Recycling advocates boast that from 2022 to 2023 plastic bag use dropped 2.5 percent and five percent from 2023 to 2024. Many attribute this to the Board of Supervisors’ creation of a .05 per plastic bag tax that retail outlets began collecting in 2022 and generated $7.7 million between January 2022 and mid-2025.
By December 2024, even though over 3.4 million fewer bags were used, “That leaves a lot of bags, more than 32 million in 2024, still in circulation, still littering Fairfax streets, trees and waterways,” EQAC pointed out.
Many Northern Virginia groceries collect plastic bags which are used to make composite decking and other materials by companies like the Winchester-based firm, Trex.
The Waste Management Hierarchy
EPA’s website has a non-hazardous waste management hierarchy that ranks strategies from most to least environmentally preferred and emphasizes reducing, reusing, recycling and composting as “key to sustainable materials management.”
Reducing waste at the source is the most environmentally-preferred strategy. This includes reusing or donating items, buying in bulk, reducing packaging, redesigning products and reducing toxicity.
Next is recycling which includes collecting used, reused or unused items that would otherwise be considered waste; sorting and processing the recyclable products into raw materials; and remanufacturing the recycled raw materials into new products.
Energy recovery is next, converting non-recyclable waste materials into usable heat, electricity or fuel, often called waste-to-energy. Lorton’s Reworld facility, for example, processes over 1,120,000 tons of waste and produces 93 megawatts of electricity around the clock, enough to power 67,000 homes for a year.
The least environmentally-preferred strategy is treatment and disposal. Treatment, like shredding and incineration, can help reduce waste’s volume and toxicity. Landfilling is the most common disposal method.
Fairfax County has two facilities: the I-66 Transfer Station and the I-95 Landfill Complex.
How to Boost Recycling
EQAC made several recommendations, including state legislation to allow localities to require haulers to collect organic waste and to authorize local jurisdictions to mandate organic waste collection. Delegate Kathy Tran and Senator Scott Surovell have introduced bills to encourage composting.
EQAC also calls for state legislation to authorize counties and towns to ban disposable plastic bags.
For more solutions, Gopelrud points to jurisdictions that require trash haulers to monitor bins for proper recycling and to reject non-compliant containers.
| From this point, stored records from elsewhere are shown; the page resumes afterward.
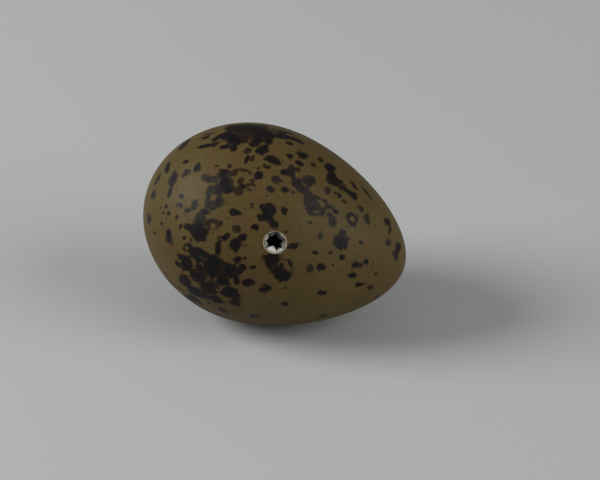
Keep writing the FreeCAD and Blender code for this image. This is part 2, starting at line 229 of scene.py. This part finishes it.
# blotches as (along, bearing, length, width): mm from the broadest section towards the small end,
# degrees from straight up towards the hole's side, mm, mm; some lean, by degrees off the long axis
darkBlotches = [   # laid on the surface last
    # along the top
    (-7.2, 4.5, 2.6, 3.6), (-5.1, 10.5, 2.3, 2.3), (-6.2, 9, 2.0, 2.4), (-5.5, 16.5, 1.2, 2.2),
    (-6.4, -7, 3.8, 4.0), (-3.6, -7, 3.4, 3.4), (-2.5, 7.5, 1.9, 4.0), (-0.9, 4.5, 1.6, 2.2),
    (0.9, -4, 2.8, 2.0), (-1.6, -1.5, 3.0, 2.0), (-1.1, 15, 2.0, 2.3), (2.3, 1, 1.3, 1.0, 10),
    (3.2, 12.5, 1.3, 1.2), (1.0, 19.5, 2.5, 1.5, 5), (4.6, 7.5, 1.8, 2.4), (4.7, 15, 1.6, 1.3, 10),
    (6.8, 10.8, 1.4, 1.0, 10), (7.5, 1.8, 1.0, 1.0, 10), (9.3, 4.5, 1.9, 2.2), (10.3, 11.5, 1.8, 2.4),
    (11.2, 12.8, 1.9, 1.9), (12.1, 14.5, 1.9, 1.5, 10), (13.3, 14.8, 1.3, 1.1), (14.2, 16, 1.0, 1.7),
    (13.6, 4.8, 1.6, 0.8, 20), (15.7, 0, 2.6, 0.6, 20), (19.8, 9, 1.1, 2.3, 10), (20.6, 15, 0.7, 1.6),
    (12.1, 22.8, 0.6, 0.6), (-9.9, 14.3, 2.9, 1.1), (-7.0, 17, 1.8, 1.2), (-8.8, 8.5, 1.1, 1.3),
    (-10.5, 3.5, 1.6, 1.3), (-13.6, -1, 1.2, 2.6), (-2.8, 24.5, 0.6, 1.7), (-0.6, 28.7, 0.5, 0.6),
    (-0.3, 32.3, 1.6, 1.5), (0.9, -12, 2.6, 1.2), (2.6, -6.5, 1.4, 1.6), (3.3, 26, 1.2, 0.9),
    # the broad end's side
    (-12.0, 28.5, 0.9, 0.7), (-9.9, 35.3, 1.1, 1.1), (-9.8, 31.5, 0.6, 0.8),
    (-14.75, 28.5, 0.7, 2.2, -10), (-13.0, 43.5, 1.0, 1.7), (-12.9, 57, 0.9, 1.7),
    (-12.9, 53.3, 0.5, 0.8), (-10.7, 57, 0.9, 0.8), (-9.1, 64, 1.2, 1.0), (-4.0, 45.5, 1.9, 1.5, 25),
    (-4.9, 42, 1.3, 1.9), (-5.6, 37.1, 1.1, 1.1), (-5.4, 35.2, 2.2, 0.7, 5), (-12.8, 67, 0.6, 0.6),
    (-13.7, 70, 0.5, 0.9), (-13.1, 73, 0.5, 0.6), (-12.1, 71, 0.5, 0.6), (-10.6, 71.6, 0.5, 0.9),
    (-6.4, 61.8, 1.3, 0.7), (-6.4, 74.5, 2.9, 3.2), (-8.3, 74.5, 1.4, 1.0), (-11.4, 85.5, 1.2, 1.6),
    (-7.7, 87.5, 1.6, 1.6), (-12.9, 82, 0.6, 0.7), (-13.7, 96, 0.6, 0.8), (-9.6, 76.5, 0.5, 0.8),
    (-8.4, 82, 0.6, 0.6), (-7.5, 81, 0.6, 0.7),
    # left of the hole, and the mesh of them low down
    (-2.0, 41.6, 0.9, 1.0), (-3.6, 53.5, 0.7, 0.8), (-1.9, 57, 2.3, 1.1), (1.6, 62, 0.9, 0.8),
    (0.3, 69, 1.0, 1.2), (-2.2, 72, 0.8, 1.0), (-0.5, 75, 1.9, 2.1), (0.9, 73.5, 0.7, 0.7),
    (-2.9, 79.5, 1.0, 2.6, -15), (-5.2, 86.3, 3.0, 1.4), (0.3, 83.5, 1.4, 1.4), (1.4, 85.5, 1.2, 0.9),
    (2.9, 84.5, 1.1, 0.8), (-2.8, 89.5, 3.4, 2.8), (-0.3, 90.5, 3.2, 2.7), (0.9, 95.5, 1.4, 2.6),
    (2.8, 95.5, 2.0, 1.4), (-3.1, 94.5, 3.0, 2.8), (-1.2, 98, 2.4, 2.2), (-6.0, 90, 2.2, 1.2, 20),
    (-5.1, 96, 1.7, 1.6), (-7.4, 98, 1.9, 3.4), (-8.4, 96.5, 1.6, 1.0), (-8.7, 103, 1.1, 1.2),
    (-5.2, 104, 2.8, 2.2), (-7.1, 113.5, 2.4, 2.6), (-3.2, 109, 3.2, 2.8), (0.3, 106, 3.2, 2.8),
    (-4.8, 118, 3.6, 2.8), (-1.8, 115.5, 2.8, 2.2), (1.4, 112.5, 2.0, 1.8), (1.4, 80.5, 0.6, 0.6),
    # above the hole, below it and beyond it
    (3.0, 51, 2.1, 2.9), (2.0, 55.5, 1.0, 1.1), (2.7, 55, 2.0, 1.3), (1.7, 49.5, 0.6, 0.8),
    (4.3, 57.3, 1.9, 1.2), (4.3, 35.8, 1.0, 1.1), (5.0, 48.3, 1.1, 1.1), (6.2, 59.5, 0.6, 0.6),
    (8.0, 66.5, 1.4, 1.1, -20), (7.3, 68.5, 0.5, 0.5), (5.4, 78.3, 2.9, 2.8), (6.5, 82, 1.9, 2.2),
    (7.4, 85.8, 2.3, 2.6), (8.3, 78.5, 0.9, 2.0, -20), (8.4, 94.5, 0.8, 0.8), (5.6, 97, 1.9, 1.6),
    (8.8, 108.5, 1.2, 1.2), (14.4, 55.5, 2.1, 2.1), (14.2, 48, 1.0, 1.1), (15.1, 66, 0.7, 0.8),
    (13.3, 65, 0.8, 0.7), (11.2, 67.5, 1.1, 0.9), (12.7, 76, 1.4, 1.2), (14.1, 73, 0.8, 0.8),
    (17.2, 50, 0.6, 0.6), (17.3, 70, 1.2, 1.2), (18.1, 70.5, 0.9, 0.9), (18.7, 65.5, 0.7, 0.9),
    (17.3, 80.5, 1.0, 1.1), (20.6, 78, 0.7, 0.8), (18.8, 91, 1.4, 0.8), (13.4, 97, 1.2, 1.0),
    (12.3, 36, 0.8, 0.6), (22.6, 25, 0.8, 1.8), (14.9, 34, 1.4, 1.6),
]
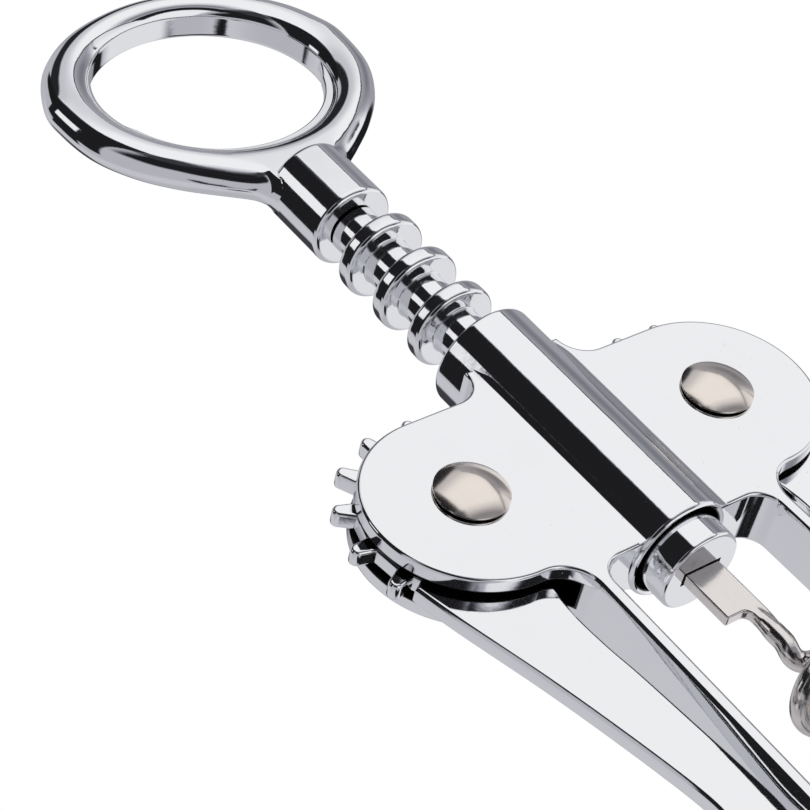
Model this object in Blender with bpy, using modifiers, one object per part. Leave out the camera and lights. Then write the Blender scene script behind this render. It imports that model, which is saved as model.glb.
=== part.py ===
"""Wing corkscrew with two geared levers and a ring handle that also lifts crown caps.

It stands upright on the rim of its bell. The rack runs along Z through the tube of the frame,
and the levers turn about axes along Y. Lengths are in metres. Heights named DROP or RISE are
measured from the level of the lever pivots, and the others from the rim of the bell.
"""
import math

import bmesh
import bpy
from mathutils import Matrix

# Rack and gears: the driving sizes of the mechanism
TOOTH_PITCH = 0.0080
PIVOT_X = 0.0213
RACK_RADIUS = 0.00655
RACK_CORE_RADIUS = 0.00375
RACK_TOOTH_THICKNESS = 0.0028
RACK_TOOTH_ROUNDING = 0.0007
RACK_TEETH = 8
TOP_TOOTH_RISE = 0.0465
RACK_FOOT_DROP = 0.0123

# Running and seating clearances
SEAT_GAP = 0.0003
TOOTH_TIP_GAP = 0.00035
TOOTH_ROOT_GAP = 0.0005
RACK_BORE_GAP = 0.00035
CHAMBER_TIP_GAP = 0.0006
CUT_OVERRUN = 0.002

# Frame casting
PIVOT_HEIGHT = 0.0755
PLATE_HALF_DEPTH = 0.0043
PLATE_EDGE_ROUNDING = 0.0005
LOBE_RADIUS = 0.0146
LOBE_TOP_RISE = 0.0140
CHAMBER_HALF_DEPTH = 0.00215
TUBE_TOP_RISE = 0.02335
TUBE_FOOT_DROP = 0.01755
TUBE_TOP_RADIUS = 0.0080
TUBE_FOOT_RADIUS = 0.00775
TUBE_END_ROUNDING = 0.0006
SHOULDER_FILLET = 0.0042
TUBE_FILLET = 0.0024
WAIST_FILLET = 0.0050
WINDOW_TOP_DROP = 0.0169
WINDOW_CORNER = 0.0033
LEG_OUTER_TOP_X = 0.0163
LEG_OUTER_FOOT_X = 0.0166
LEG_THICKNESS = 0.0020
LEG_EMBED = 0.0010

# Bell
BELL_RADIUS = 0.0172
BELL_HEIGHT = 0.0175
BELL_WALL = 0.0019
BELL_WEB = 0.0024
BELL_GUIDE_RADIUS = 0.0067
BELL_SHOULDER = 0.0028
BELL_RIM_ROUNDING = 0.0004

# Levers
LEVER_HALF_THICKNESS = 0.0013
LEVER_EDGE_ROUNDING = 0.00035
LEVER_BOSS_RADIUS = 0.0045
GEAR_TOOTH_ANGLE = math.radians(24)
GEAR_MESH_ANGLE = math.radians(7.8)
GEAR_TOOTH_ROOT_WIDTH = 0.0021
GEAR_TOOTH_TIP_WIDTH = 0.0019
GEAR_TEETH_BELOW_MESH = 1
GEAR_TEETH_ABOVE_MESH = 8
LEVER_NECK_INSET = 0.0090

# Rivets, in two halves pressed together
RIVET_HEAD_RADIUS = 0.0050
RIVET_HEAD_RIM = 0.0003
RIVET_DOME = 0.0011
RIVET_SLEEVE_RADIUS = 0.0025
RIVET_PIN_RADIUS = 0.0014

# Spindle, hub and worm
SPINDLE_RADIUS = 0.0020
SPINDLE_SOCKET_DEPTH = 0.0042
HUB_RADIUS = 0.0062
HUB_FOOT_DROP = 0.0216
HUB_EDGE_ROUNDING = 0.0006
WORM_SOCKET_DEPTH = 0.0036
SHANK_HALF_WIDTH = 0.0029
SHANK_HALF_THICKNESS = 0.00085
SHANK_LENGTH = 0.0080
SHANK_STEP_LENGTH = 0.0023
SHANK_RUN_OUT_LENGTH = 0.0045
SHANK_WIRE_OFFSET = 0.0015
WORM_OUTER_RADIUS = 0.0053
WORM_WIRE_RADIUS = 0.0014
WORM_PITCH = 0.0088
WORM_COIL_DROP = 0.0351
WORM_COIL_ANGLE = math.radians(184)
WORM_ENTRY_LENGTH = 0.0090
WORM_TIP_HEIGHT = 0.0022
WORM_TAPER_LENGTH = 0.0072
WORM_TIP_SHARE = 0.18
WORM_ROOT_SHARE = 0.58
HUB_PIN_RADIUS = 0.0008

# Collar and ring handle
COLLAR_LENGTH = 0.0122
COLLAR_EDGE_ROUNDING = 0.0009
COLLAR_FORK_DEPTH = 0.0020
HANDLE_TOP_RISE = 0.1112
HANDLE_HALF_WIDTH = 0.0262
HANDLE_HALF_DEPTH = 0.0030
HANDLE_ROUNDING = 0.0027
HANDLE_BAND = 0.0051
HANDLE_OPENING_HALF_WIDTH = 0.0189
HANDLE_OPENING_HEIGHT = 0.0334
HANDLE_LIP_REACH = 0.0012
HANDLE_LIP_HALF_DEPTH = 0.0009
HANDLE_LIP_EMBED = 0.0010
TONGUE_HALF_WIDTH = 0.0045
TONGUE_LENGTH = 0.0066
HANDLE_PIN_RADIUS = 0.0010
PIN_END_INSET = 0.0004

# Roundness of the turned and curved shapes
TURN_SEGMENTS = 40
SMALL_TURN_SEGMENTS = 24
CORNER_STEPS = 2
FILLET_STEPS = 5
LOBE_STEPS = 16
OPENING_STEPS = 48
WORM_STEPS_PER_TURN = 20
MERGE_DISTANCE = 0.00001
EDGE_ANGLE = math.radians(40)
FLAT_ANGLE = math.radians(1)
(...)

The county “could impose pay-to-throw,” he suggests, charge a fee for waste by weight or size. “The more mixed trash you throw in the bin the more you pay,” he explains. “We need to create incentives for people to do the right thing.”
Virginia does not have a “bottle bill” that requires a refundable deposit on some drink containers.
Some people promote extended producer responsibility, an approach that makes producers responsible for the end-of-life management of products. EQAC’s report is silent on this strategy.
Matt Adams, a county waste management director, offered, “The biggest impediment to increasing the county’s recycling rate is insufficient and inconsistent participation from waste generators. Overcoming this requires a comprehensive approach that engages and supports all sectors. To make a meaningful difference, residents and businesses across the county need to do their part by actively diverting organics, recyclables, construction and demolition debris and hard-to-recycle materials."
Jen Cole of Clean Fairfax, a litter prevention group, commends the county. “We don’t know why recycling rates dipped in certain categories, but it is heartening to see the glass and food waste rate skyrocket because of the creative endeavors of the County and the commitment to the environment by the residents. More of that please!” she stressed.